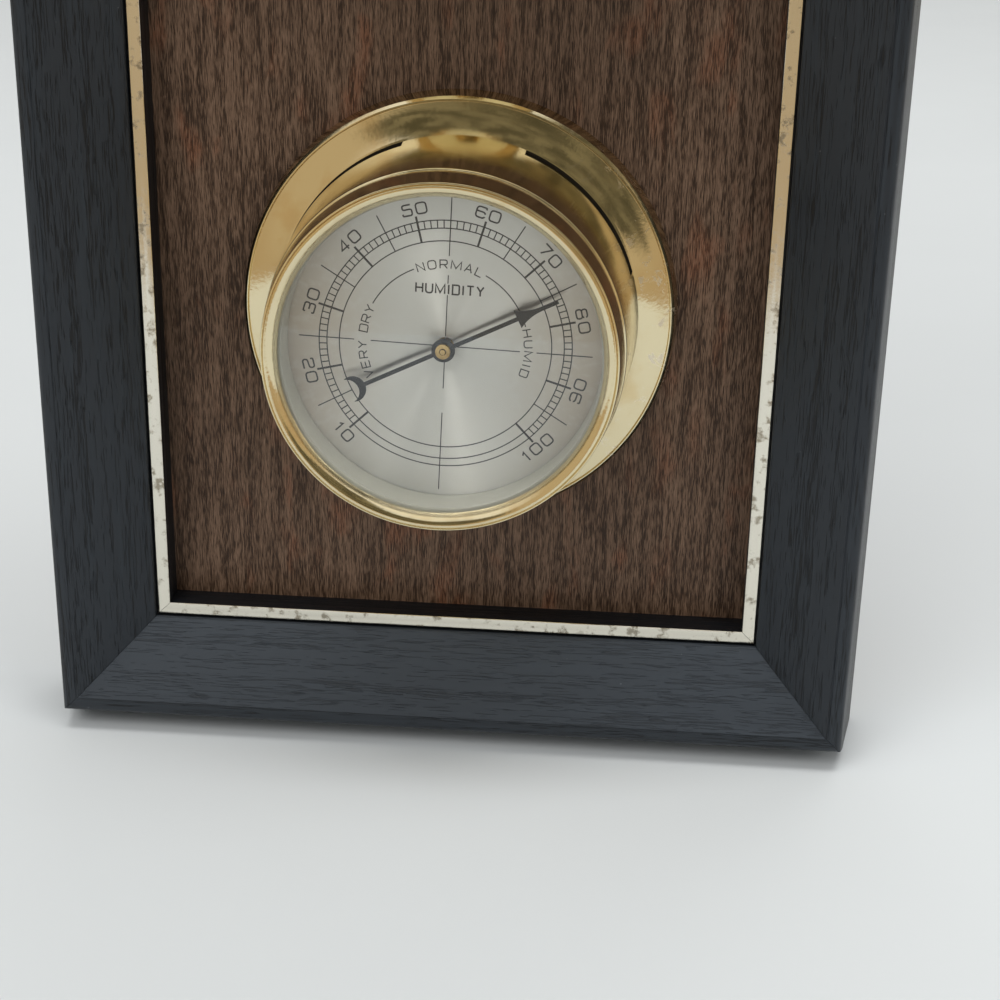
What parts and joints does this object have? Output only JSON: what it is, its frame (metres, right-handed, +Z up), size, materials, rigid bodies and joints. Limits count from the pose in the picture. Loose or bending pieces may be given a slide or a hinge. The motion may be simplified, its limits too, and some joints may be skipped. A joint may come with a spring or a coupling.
{
  "type": "weather station",
  "caption": "Wall-hung weather station: a black mitred oak frame and woodgrain panel with brass porthole thermometer, barometer and hygrometer with arrow pointers.",
  "frame": {"origin": "middle notch of the sawtooth hanger, on the back plane of the frame", "axes": "+Z up the wall, +X to the right seen from the front, the dials face -Y"},
  "size_m": [0.2, 0.0572, 0.4572],
  "materials": {
    "painted_oak": "black paint over open oak grain",
    "liner": "champagne anodised strip",
    "woodgrain_panel": "dark brown woodgrain",
    "steel": "zinc plated",
    "pad": "moulded",
    "polished_brass": "polished and lacquered, a little tarnished",
    "movement_brass": "plain milled",
    "lens_glass": "clear, slightly crowned",
    "brushed_dial": "straight brushed, printed black",
    "black_enamel": "satin black",
    "capsule_metal": "beryllium copper",
    "moisture_strip": "coated strip"
  },
  "bodies": {
    "station": {"frame_top_rail": "painted_oak", "frame_bottom_rail": "painted_oak", "frame_left_stile": "painted_oak", "frame_right_stile": "painted_oak", "trim_top": "liner", "trim_bottom": "liner", "trim_left": "liner", "trim_right": "liner", "wood_panel": "woodgrain_panel", "sawtooth_hanger": "steel", "bumper_left": "pad", "bumper_right": "pad", "panel_point_left_upper": "steel", "panel_point_left_lower": "steel", "panel_point_right_upper": "steel", "panel_point_right_lower": "steel", "thermometer_case": "polished_brass", "thermometer_bezel": "polished_brass", "thermometer_lens": "lens_glass", "thermometer_spacer_ring": "liner", "thermometer_dial_plate": "brushed_dial", "thermometer_back_plate": "movement_brass", "thermometer_screw_top": "steel", "thermometer_screw_bottom": "steel", "thermometer_coil": "capsule_metal", "thermometer_coil_anchor": "movement_brass", "thermometer_bridge": "movement_brass", "barometer_case": "polished_brass", "barometer_bezel": "polished_brass", "barometer_lens": "lens_glass", "barometer_spacer_ring": "liner", "barometer_dial_plate": "brushed_dial", "barometer_back_plate": "movement_brass", "barometer_screw_top": "steel", "barometer_screw_bottom": "steel", "barometer_capsule": "capsule_metal", "barometer_rear_plate": "movement_brass", "barometer_front_plate": "movement_brass", "barometer_hairspring": "steel", "hygrometer_case": "polished_brass", "hygrometer_bezel": "polished_brass", "hygrometer_lens": "lens_glass", "hygrometer_spacer_ring": "liner", "hygrometer_dial_plate": "brushed_dial", "hygrometer_back_plate": "movement_brass", "hygrometer_screw_top": "steel", "hygrometer_screw_bottom": "steel", "hygrometer_coil": "moisture_strip", "hygrometer_coil_anchor": "movement_brass", "hygrometer_bridge": "movement_brass"},
    "thermometer_movement": {"thermometer_arbor": "steel", "thermometer_pointer": "black_enamel"},
    "barometer_sector": {"barometer_sector_gear": "movement_brass"},
    "barometer_movement": {"barometer_arbor": "steel", "barometer_pointer": "black_enamel"},
    "barometer_rocker_shaft": {"barometer_rocker": "steel"},
    "barometer_setting": {"barometer_set_hand": "polished_brass", "barometer_set_knob": "polished_brass"},
    "hygrometer_movement": {"hygrometer_arbor": "steel", "hygrometer_pointer": "black_enamel"}
  },
  "joints": [
    {"name": "thermometer_pointer_turn", "type": "hinge", "parent": "station", "child": "thermometer_movement", "pos_m": [0, -0.043, -0.0941], "axis": [0, 1, 0], "range_deg": [-177, 123], "stiffness_Nm_per_rad": 0.0005},
    {"name": "barometer_sector_turn", "type": "hinge", "parent": "station", "child": "barometer_sector", "pos_m": [0.02383, -0.0286, -0.2126], "axis": [0, 1, 0], "range_deg": [-13, 22], "stiffness_Nm_per_rad": 0.05},
    {"name": "barometer_pointer_turn", "type": "hinge", "parent": "station", "child": "barometer_movement", "pos_m": [0, -0.043, -0.2176], "axis": [0, 1, 0], "range_deg": [-176, 104]},
    {"name": "barometer_rocker_turn", "type": "hinge", "parent": "station", "child": "barometer_rocker_shaft", "pos_m": [0, -0.0225, -0.2126], "axis": [1, 0, 0], "range_deg": [-6.5, 11]},
    {"name": "barometer_set_hand_turn", "type": "hinge", "parent": "station", "child": "barometer_setting", "pos_m": [0, -0.047, -0.2176], "axis": [0, 1, 0], "continuous": true},
    {"name": "hygrometer_pointer_turn", "type": "hinge", "parent": "station", "child": "hygrometer_movement", "pos_m": [0, -0.043, -0.3411], "axis": [0, 1, 0], "range_deg": [-202.1, 77.9], "stiffness_Nm_per_rad": 0.0005}
  ],
  "couplings": [
    {"joint": "barometer_pointer_turn", "follows": "barometer_sector_turn", "ratio": -8},
    {"joint": "barometer_rocker_turn", "follows": "barometer_sector_turn", "ratio": 0.5}
  ]
}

+-------+

• [Requirements]:
Would you copy out each line exactly as written?

• [Response to this task]:
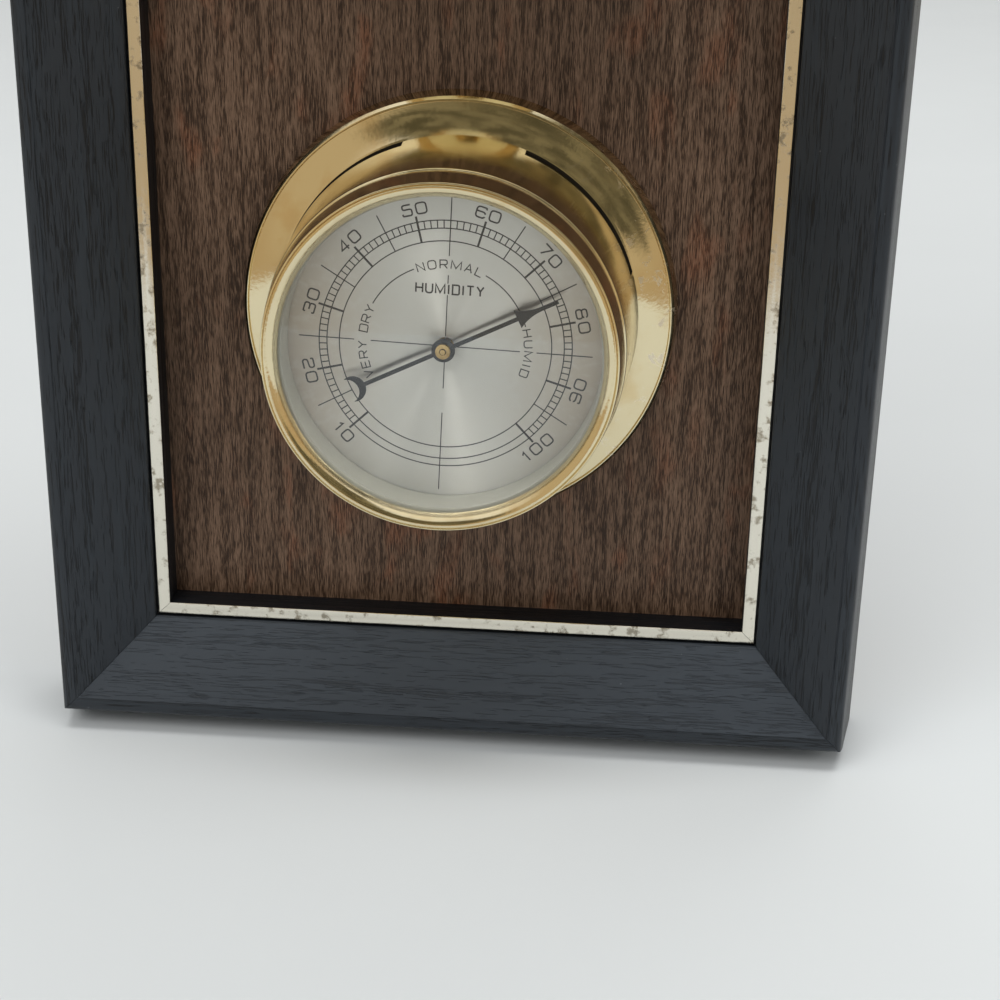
What parts and joints does this object have? Output only JSON: what it is, its frame (metres, right-handed, +Z up), size, materials, rigid bodies and joints. Limits count from the pose in the picture. Loose or bending pieces may be given a slide or a hinge. The motion may be simplified, its limits too, and some joints may be skipped. A joint may come with a spring or a coupling.
{
  "type": "weather station",
  "caption": "Wall-hung weather station: a black mitred oak frame and woodgrain panel with brass porthole thermometer, barometer and hygrometer with arrow pointers.",
  "frame": {"origin": "middle notch of the sawtooth hanger, on the back plane of the frame", "axes": "+Z up the wall, +X to the right seen from the front, the dials face -Y"},
  "size_m": [0.2, 0.0572, 0.4572],
  "materials": {
    "painted_oak": "black paint over open oak grain",
    "liner": "champagne anodised strip",
    "woodgrain_panel": "dark brown woodgrain",
    "steel": "zinc plated",
    "pad": "moulded",
    "polished_brass": "polished and lacquered, a little tarnished",
    "movement_brass": "plain milled",
    "lens_glass": "clear, slightly crowned",
    "brushed_dial": "straight brushed, printed black",
    "black_enamel": "satin black",
    "capsule_metal": "beryllium copper",
    "moisture_strip": "coated strip"
  },
  "bodies": {
    "station": {"frame_top_rail": "painted_oak", "frame_bottom_rail": "painted_oak", "frame_left_stile": "painted_oak", "frame_right_stile": "painted_oak", "trim_top": "liner", "trim_bottom": "liner", "trim_left": "liner", "trim_right": "liner", "wood_panel": "woodgrain_panel", "sawtooth_hanger": "steel", "bumper_left": "pad", "bumper_right": "pad", "panel_point_left_upper": "steel", "panel_point_left_lower": "steel", "panel_point_right_upper": "steel", "panel_point_right_lower": "steel", "thermometer_case": "polished_brass", "thermometer_bezel": "polished_brass", "thermometer_lens": "lens_glass", "thermometer_spacer_ring": "liner", "thermometer_dial_plate": "brushed_dial", "thermometer_back_plate": "movement_brass", "thermometer_screw_top": "steel", "thermometer_screw_bottom": "steel", "thermometer_coil": "capsule_metal", "thermometer_coil_anchor": "movement_brass", "thermometer_bridge": "movement_brass", "barometer_case": "polished_brass", "barometer_bezel": "polished_brass", "barometer_lens": "lens_glass", "barometer_spacer_ring": "liner", "barometer_dial_plate": "brushed_dial", "barometer_back_plate": "movement_brass", "barometer_screw_top": "steel", "barometer_screw_bottom": "steel", "barometer_capsule": "capsule_metal", "barometer_rear_plate": "movement_brass", "barometer_front_plate": "movement_brass", "barometer_hairspring": "steel", "hygrometer_case": "polished_brass", "hygrometer_bezel": "polished_brass", "hygrometer_lens": "lens_glass", "hygrometer_spacer_ring": "liner", "hygrometer_dial_plate": "brushed_dial", "hygrometer_back_plate": "movement_brass", "hygrometer_screw_top": "steel", "hygrometer_screw_bottom": "steel", "hygrometer_coil": "moisture_strip", "hygrometer_coil_anchor": "movement_brass", "hygrometer_bridge": "movement_brass"},
    "thermometer_movement": {"thermometer_arbor": "steel", "thermometer_pointer": "black_enamel"},
    "barometer_sector": {"barometer_sector_gear": "movement_brass"},
    "barometer_movement": {"barometer_arbor": "steel", "barometer_pointer": "black_enamel"},
    "barometer_rocker_shaft": {"barometer_rocker": "steel"},
    "barometer_setting": {"barometer_set_hand": "polished_brass", "barometer_set_knob": "polished_brass"},
    "hygrometer_movement": {"hygrometer_arbor": "steel", "hygrometer_pointer": "black_enamel"}
  },
  "joints": [
    {"name": "thermometer_pointer_turn", "type": "hinge", "parent": "station", "child": "thermometer_movement", "pos_m": [0, -0.043, -0.0941], "axis": [0, 1, 0], "range_deg": [-177, 123], "stiffness_Nm_per_rad": 0.0005},
    {"name": "barometer_sector_turn", "type": "hinge", "parent": "station", "child": "barometer_sector", "pos_m": [0.02383, -0.0286, -0.2126], "axis": [0, 1, 0], "range_deg": [-13, 22], "stiffness_Nm_per_rad": 0.05},
    {"name": "barometer_pointer_turn", "type": "hinge", "parent": "station", "child": "barometer_movement", "pos_m": [0, -0.043, -0.2176], "axis": [0, 1, 0], "range_deg": [-176, 104]},
    {"name": "barometer_rocker_turn", "type": "hinge", "parent": "station", "child": "barometer_rocker_shaft", "pos_m": [0, -0.0225, -0.2126], "axis": [1, 0, 0], "range_deg": [-6.5, 11]},
    {"name": "barometer_set_hand_turn", "type": "hinge", "parent": "station", "child": "barometer_setting", "pos_m": [0, -0.047, -0.2176], "axis": [0, 1, 0], "continuous": true},
    {"name": "hygrometer_pointer_turn", "type": "hinge", "parent": "station", "child": "hygrometer_movement", "pos_m": [0, -0.043, -0.3411], "axis": [0, 1, 0], "range_deg": [-202.1, 77.9], "stiffness_Nm_per_rad": 0.0005}
  ],
  "couplings": [
    {"joint": "barometer_pointer_turn", "follows": "barometer_sector_turn", "ratio": -8},
    {"joint": "barometer_rocker_turn", "follows": "barometer_sector_turn", "ratio": 0.5}
  ]
}